— start Source excerpt —

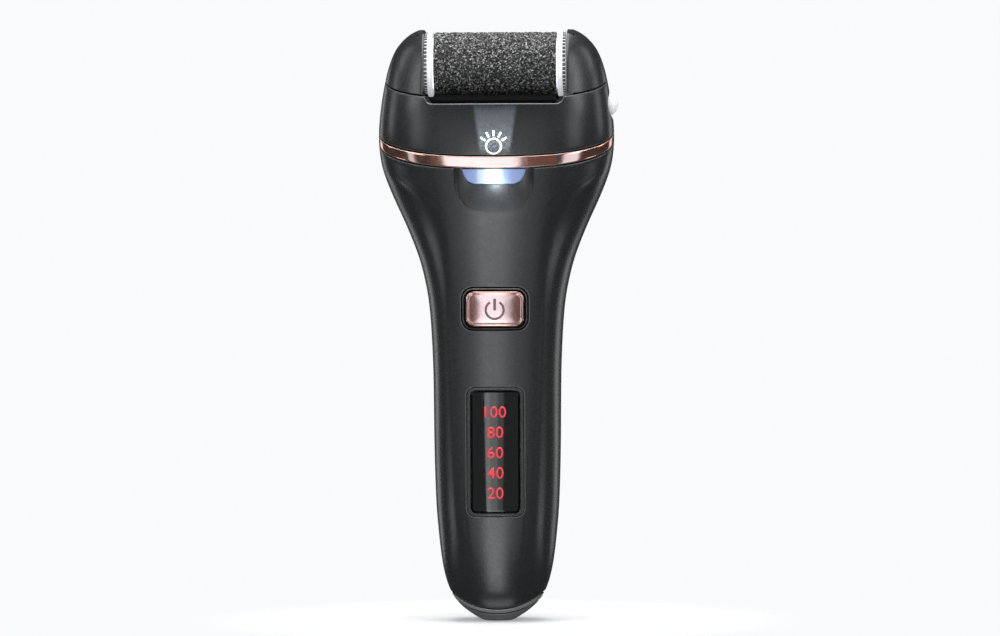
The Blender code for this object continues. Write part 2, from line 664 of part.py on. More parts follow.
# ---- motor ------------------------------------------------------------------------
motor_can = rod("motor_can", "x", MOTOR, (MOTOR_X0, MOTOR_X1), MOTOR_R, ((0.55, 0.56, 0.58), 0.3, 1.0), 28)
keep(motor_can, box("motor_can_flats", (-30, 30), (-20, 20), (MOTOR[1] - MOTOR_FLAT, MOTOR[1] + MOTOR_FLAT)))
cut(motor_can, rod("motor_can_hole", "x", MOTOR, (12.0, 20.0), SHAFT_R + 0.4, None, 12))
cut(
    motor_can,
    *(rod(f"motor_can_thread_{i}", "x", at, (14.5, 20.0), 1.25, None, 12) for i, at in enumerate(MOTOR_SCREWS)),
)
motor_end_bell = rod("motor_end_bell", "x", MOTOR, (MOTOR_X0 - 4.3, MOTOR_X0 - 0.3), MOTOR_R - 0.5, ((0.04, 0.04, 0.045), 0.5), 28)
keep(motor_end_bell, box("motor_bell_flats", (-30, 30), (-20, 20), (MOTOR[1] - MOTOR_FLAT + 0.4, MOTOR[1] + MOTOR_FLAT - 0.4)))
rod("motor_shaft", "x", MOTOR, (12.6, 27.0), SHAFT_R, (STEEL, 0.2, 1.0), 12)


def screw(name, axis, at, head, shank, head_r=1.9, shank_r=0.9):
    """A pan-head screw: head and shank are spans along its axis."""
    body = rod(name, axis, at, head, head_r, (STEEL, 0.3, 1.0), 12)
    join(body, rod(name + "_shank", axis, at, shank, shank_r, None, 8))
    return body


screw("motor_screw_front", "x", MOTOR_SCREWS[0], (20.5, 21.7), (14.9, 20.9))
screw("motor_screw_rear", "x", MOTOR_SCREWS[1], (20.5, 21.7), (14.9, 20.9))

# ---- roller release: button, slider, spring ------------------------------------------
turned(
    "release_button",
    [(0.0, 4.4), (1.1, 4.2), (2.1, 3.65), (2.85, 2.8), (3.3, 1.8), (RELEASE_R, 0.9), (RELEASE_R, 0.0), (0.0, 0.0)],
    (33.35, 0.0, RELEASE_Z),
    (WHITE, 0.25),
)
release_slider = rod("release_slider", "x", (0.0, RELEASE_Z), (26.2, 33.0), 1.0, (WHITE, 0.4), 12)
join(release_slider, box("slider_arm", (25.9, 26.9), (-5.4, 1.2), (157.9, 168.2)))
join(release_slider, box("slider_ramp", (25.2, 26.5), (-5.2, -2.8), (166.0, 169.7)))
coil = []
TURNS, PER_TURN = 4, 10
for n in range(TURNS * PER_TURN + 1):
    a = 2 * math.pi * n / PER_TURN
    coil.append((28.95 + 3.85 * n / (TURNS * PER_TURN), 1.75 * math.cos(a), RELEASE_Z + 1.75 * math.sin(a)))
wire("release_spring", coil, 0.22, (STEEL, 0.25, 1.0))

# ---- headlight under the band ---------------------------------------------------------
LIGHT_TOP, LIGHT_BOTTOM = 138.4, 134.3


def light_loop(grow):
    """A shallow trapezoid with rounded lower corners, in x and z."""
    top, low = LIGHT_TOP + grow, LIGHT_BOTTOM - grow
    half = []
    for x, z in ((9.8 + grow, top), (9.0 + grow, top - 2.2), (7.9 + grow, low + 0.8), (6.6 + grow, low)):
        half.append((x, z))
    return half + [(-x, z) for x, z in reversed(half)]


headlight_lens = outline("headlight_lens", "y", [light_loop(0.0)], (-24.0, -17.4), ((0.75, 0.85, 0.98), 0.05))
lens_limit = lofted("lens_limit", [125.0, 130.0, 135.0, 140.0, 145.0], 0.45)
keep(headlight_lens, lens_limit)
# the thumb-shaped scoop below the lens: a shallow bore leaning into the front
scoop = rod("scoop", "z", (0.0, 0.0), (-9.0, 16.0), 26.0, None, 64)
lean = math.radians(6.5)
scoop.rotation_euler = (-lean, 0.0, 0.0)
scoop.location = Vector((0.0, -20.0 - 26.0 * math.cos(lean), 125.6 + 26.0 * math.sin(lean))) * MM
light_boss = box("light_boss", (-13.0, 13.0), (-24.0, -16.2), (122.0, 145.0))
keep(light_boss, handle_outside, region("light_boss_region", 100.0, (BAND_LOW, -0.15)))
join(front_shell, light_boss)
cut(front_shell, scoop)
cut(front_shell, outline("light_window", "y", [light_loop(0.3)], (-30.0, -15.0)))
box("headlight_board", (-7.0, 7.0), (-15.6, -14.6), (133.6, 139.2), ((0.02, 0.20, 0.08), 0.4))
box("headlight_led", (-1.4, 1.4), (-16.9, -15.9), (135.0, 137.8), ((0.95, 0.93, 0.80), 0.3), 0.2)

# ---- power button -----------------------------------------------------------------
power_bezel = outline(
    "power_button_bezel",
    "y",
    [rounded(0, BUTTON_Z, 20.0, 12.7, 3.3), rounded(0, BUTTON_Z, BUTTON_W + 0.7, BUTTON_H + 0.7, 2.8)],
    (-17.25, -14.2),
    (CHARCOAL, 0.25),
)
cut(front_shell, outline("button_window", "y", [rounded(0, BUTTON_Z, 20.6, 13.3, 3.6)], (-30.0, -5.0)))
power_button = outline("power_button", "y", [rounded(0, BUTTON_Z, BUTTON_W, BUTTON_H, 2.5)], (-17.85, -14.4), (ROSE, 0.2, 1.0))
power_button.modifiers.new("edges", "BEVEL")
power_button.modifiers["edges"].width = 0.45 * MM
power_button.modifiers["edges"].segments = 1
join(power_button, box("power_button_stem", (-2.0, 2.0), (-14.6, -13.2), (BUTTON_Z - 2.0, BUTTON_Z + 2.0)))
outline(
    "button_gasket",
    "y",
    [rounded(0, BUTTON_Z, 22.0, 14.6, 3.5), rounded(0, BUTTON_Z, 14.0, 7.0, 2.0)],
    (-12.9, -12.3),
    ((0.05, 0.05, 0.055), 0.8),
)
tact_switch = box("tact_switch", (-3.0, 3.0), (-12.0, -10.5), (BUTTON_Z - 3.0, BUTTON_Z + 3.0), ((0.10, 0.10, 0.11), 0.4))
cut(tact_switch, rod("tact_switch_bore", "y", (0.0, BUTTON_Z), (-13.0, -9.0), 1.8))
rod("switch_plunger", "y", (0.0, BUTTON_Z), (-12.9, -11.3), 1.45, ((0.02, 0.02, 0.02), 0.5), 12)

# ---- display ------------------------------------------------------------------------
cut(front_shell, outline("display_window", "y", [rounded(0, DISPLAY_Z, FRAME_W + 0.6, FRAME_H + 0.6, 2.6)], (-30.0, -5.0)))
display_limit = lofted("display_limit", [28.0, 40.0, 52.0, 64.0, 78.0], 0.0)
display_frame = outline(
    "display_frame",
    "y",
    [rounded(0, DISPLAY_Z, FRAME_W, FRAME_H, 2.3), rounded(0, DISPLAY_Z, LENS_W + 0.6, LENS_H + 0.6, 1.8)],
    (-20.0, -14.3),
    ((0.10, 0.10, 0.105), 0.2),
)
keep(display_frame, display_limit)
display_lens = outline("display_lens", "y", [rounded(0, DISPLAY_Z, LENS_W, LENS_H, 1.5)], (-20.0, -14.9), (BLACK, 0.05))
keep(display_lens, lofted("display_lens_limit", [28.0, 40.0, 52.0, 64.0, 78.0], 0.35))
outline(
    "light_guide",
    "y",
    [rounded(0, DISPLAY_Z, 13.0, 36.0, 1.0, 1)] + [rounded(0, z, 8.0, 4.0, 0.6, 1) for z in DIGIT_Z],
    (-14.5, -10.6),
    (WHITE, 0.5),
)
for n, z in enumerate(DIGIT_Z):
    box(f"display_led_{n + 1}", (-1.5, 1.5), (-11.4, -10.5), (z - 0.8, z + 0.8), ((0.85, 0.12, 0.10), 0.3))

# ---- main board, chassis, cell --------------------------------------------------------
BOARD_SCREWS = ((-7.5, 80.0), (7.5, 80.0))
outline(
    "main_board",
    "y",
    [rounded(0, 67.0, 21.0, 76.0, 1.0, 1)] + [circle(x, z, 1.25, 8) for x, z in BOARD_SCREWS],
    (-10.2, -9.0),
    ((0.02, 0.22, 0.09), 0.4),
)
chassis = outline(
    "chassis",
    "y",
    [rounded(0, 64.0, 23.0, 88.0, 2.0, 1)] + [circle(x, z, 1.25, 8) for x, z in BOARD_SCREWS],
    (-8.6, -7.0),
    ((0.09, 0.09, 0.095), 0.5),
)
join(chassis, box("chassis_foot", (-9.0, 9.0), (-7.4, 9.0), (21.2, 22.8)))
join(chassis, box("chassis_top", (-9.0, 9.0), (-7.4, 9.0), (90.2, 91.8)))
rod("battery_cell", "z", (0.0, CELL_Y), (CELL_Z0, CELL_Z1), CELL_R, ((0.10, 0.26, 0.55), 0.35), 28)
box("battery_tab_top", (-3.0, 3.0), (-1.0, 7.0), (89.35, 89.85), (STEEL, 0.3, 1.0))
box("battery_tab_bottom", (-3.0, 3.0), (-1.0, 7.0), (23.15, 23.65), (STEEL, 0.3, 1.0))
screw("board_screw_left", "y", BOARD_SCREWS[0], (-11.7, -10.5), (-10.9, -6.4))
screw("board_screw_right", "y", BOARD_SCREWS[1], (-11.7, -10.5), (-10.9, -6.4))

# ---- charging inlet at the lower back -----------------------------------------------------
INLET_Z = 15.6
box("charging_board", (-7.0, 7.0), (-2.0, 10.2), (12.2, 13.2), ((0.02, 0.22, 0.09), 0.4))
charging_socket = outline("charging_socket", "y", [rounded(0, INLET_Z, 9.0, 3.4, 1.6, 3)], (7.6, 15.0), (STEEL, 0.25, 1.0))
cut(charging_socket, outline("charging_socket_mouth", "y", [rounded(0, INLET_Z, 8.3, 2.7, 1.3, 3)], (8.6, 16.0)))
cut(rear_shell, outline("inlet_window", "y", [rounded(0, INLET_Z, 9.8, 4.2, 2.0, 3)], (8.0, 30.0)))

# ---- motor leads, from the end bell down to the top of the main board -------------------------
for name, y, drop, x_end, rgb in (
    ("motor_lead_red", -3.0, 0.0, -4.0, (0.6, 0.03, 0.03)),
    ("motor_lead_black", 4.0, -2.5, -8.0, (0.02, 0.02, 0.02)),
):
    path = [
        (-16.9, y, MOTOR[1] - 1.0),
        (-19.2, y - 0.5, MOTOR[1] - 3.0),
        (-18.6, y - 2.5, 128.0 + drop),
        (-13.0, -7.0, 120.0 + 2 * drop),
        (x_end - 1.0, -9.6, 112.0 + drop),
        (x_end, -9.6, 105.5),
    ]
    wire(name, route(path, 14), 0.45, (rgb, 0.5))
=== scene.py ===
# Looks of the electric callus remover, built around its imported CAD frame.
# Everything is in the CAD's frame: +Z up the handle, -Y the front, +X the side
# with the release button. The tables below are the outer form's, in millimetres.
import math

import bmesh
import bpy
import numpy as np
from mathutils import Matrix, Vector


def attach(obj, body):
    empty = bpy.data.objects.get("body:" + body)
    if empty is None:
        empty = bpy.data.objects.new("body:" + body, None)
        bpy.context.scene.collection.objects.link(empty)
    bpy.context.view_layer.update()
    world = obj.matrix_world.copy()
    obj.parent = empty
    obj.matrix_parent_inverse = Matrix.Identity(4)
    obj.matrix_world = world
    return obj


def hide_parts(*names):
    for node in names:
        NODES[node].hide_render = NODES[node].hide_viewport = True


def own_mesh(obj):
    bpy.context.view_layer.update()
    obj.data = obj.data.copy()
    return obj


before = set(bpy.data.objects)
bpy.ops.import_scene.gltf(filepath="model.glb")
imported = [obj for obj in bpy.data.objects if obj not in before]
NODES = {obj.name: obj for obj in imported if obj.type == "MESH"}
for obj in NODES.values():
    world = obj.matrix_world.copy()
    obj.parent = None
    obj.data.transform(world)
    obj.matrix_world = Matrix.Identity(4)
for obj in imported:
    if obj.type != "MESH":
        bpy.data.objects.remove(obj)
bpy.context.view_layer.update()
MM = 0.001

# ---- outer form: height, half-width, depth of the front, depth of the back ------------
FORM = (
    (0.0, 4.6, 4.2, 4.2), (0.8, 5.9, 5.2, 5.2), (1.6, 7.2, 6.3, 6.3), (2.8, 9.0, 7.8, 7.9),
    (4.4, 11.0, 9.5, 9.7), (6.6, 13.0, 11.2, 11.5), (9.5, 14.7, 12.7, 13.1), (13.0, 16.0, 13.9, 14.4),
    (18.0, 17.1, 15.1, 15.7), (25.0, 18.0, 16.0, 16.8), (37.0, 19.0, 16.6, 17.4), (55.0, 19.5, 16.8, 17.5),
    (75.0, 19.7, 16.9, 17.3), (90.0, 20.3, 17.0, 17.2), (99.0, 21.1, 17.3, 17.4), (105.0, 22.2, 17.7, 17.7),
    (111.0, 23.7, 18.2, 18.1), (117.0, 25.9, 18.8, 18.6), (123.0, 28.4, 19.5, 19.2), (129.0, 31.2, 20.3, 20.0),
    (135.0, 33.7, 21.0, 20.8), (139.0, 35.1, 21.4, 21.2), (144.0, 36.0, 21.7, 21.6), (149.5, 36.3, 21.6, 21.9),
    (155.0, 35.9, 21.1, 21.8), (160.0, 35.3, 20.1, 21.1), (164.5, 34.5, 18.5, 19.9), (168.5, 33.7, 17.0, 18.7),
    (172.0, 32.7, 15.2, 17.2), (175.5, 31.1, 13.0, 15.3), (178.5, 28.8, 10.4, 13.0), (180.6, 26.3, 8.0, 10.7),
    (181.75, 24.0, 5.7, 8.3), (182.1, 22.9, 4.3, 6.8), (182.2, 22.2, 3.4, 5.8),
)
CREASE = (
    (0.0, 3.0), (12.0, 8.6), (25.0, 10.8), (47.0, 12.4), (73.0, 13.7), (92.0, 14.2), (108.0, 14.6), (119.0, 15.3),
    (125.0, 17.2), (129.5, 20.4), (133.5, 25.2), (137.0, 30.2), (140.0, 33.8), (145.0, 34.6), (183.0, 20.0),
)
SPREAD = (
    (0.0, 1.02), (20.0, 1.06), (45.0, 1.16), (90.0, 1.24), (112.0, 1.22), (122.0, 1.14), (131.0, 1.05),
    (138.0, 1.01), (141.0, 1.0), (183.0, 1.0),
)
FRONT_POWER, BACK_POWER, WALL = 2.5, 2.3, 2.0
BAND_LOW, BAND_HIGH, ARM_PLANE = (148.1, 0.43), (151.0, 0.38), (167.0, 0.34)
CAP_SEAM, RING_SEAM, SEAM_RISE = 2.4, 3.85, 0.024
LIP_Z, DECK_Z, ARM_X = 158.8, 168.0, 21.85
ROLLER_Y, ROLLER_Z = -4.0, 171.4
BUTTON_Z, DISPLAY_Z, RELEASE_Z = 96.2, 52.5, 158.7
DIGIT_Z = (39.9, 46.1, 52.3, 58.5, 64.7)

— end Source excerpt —

§ What is required
Your answer should be exactly the lines of the data above, from the first through the line containing "return body".

§ Solution to this exercise
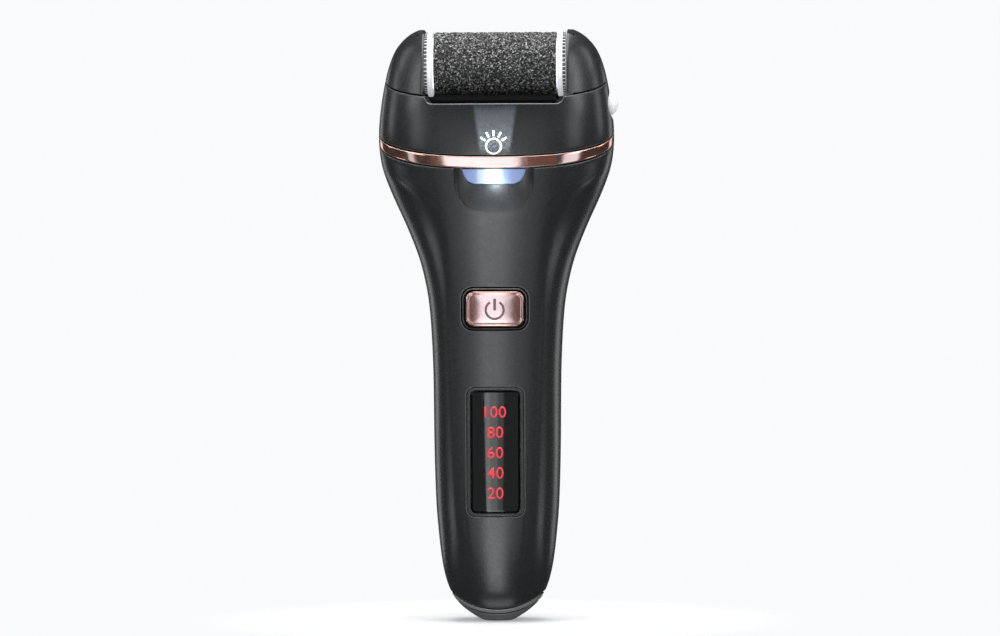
The Blender code for this object continues. Write part 2, from line 664 of part.py on. More parts follow.
# ---- motor ------------------------------------------------------------------------
motor_can = rod("motor_can", "x", MOTOR, (MOTOR_X0, MOTOR_X1), MOTOR_R, ((0.55, 0.56, 0.58), 0.3, 1.0), 28)
keep(motor_can, box("motor_can_flats", (-30, 30), (-20, 20), (MOTOR[1] - MOTOR_FLAT, MOTOR[1] + MOTOR_FLAT)))
cut(motor_can, rod("motor_can_hole", "x", MOTOR, (12.0, 20.0), SHAFT_R + 0.4, None, 12))
cut(
    motor_can,
    *(rod(f"motor_can_thread_{i}", "x", at, (14.5, 20.0), 1.25, None, 12) for i, at in enumerate(MOTOR_SCREWS)),
)
motor_end_bell = rod("motor_end_bell", "x", MOTOR, (MOTOR_X0 - 4.3, MOTOR_X0 - 0.3), MOTOR_R - 0.5, ((0.04, 0.04, 0.045), 0.5), 28)
keep(motor_end_bell, box("motor_bell_flats", (-30, 30), (-20, 20), (MOTOR[1] - MOTOR_FLAT + 0.4, MOTOR[1] + MOTOR_FLAT - 0.4)))
rod("motor_shaft", "x", MOTOR, (12.6, 27.0), SHAFT_R, (STEEL, 0.2, 1.0), 12)


def screw(name, axis, at, head, shank, head_r=1.9, shank_r=0.9):
    """A pan-head screw: head and shank are spans along its axis."""
    body = rod(name, axis, at, head, head_r, (STEEL, 0.3, 1.0), 12)
    join(body, rod(name + "_shank", axis, at, shank, shank_r, None, 8))
    return body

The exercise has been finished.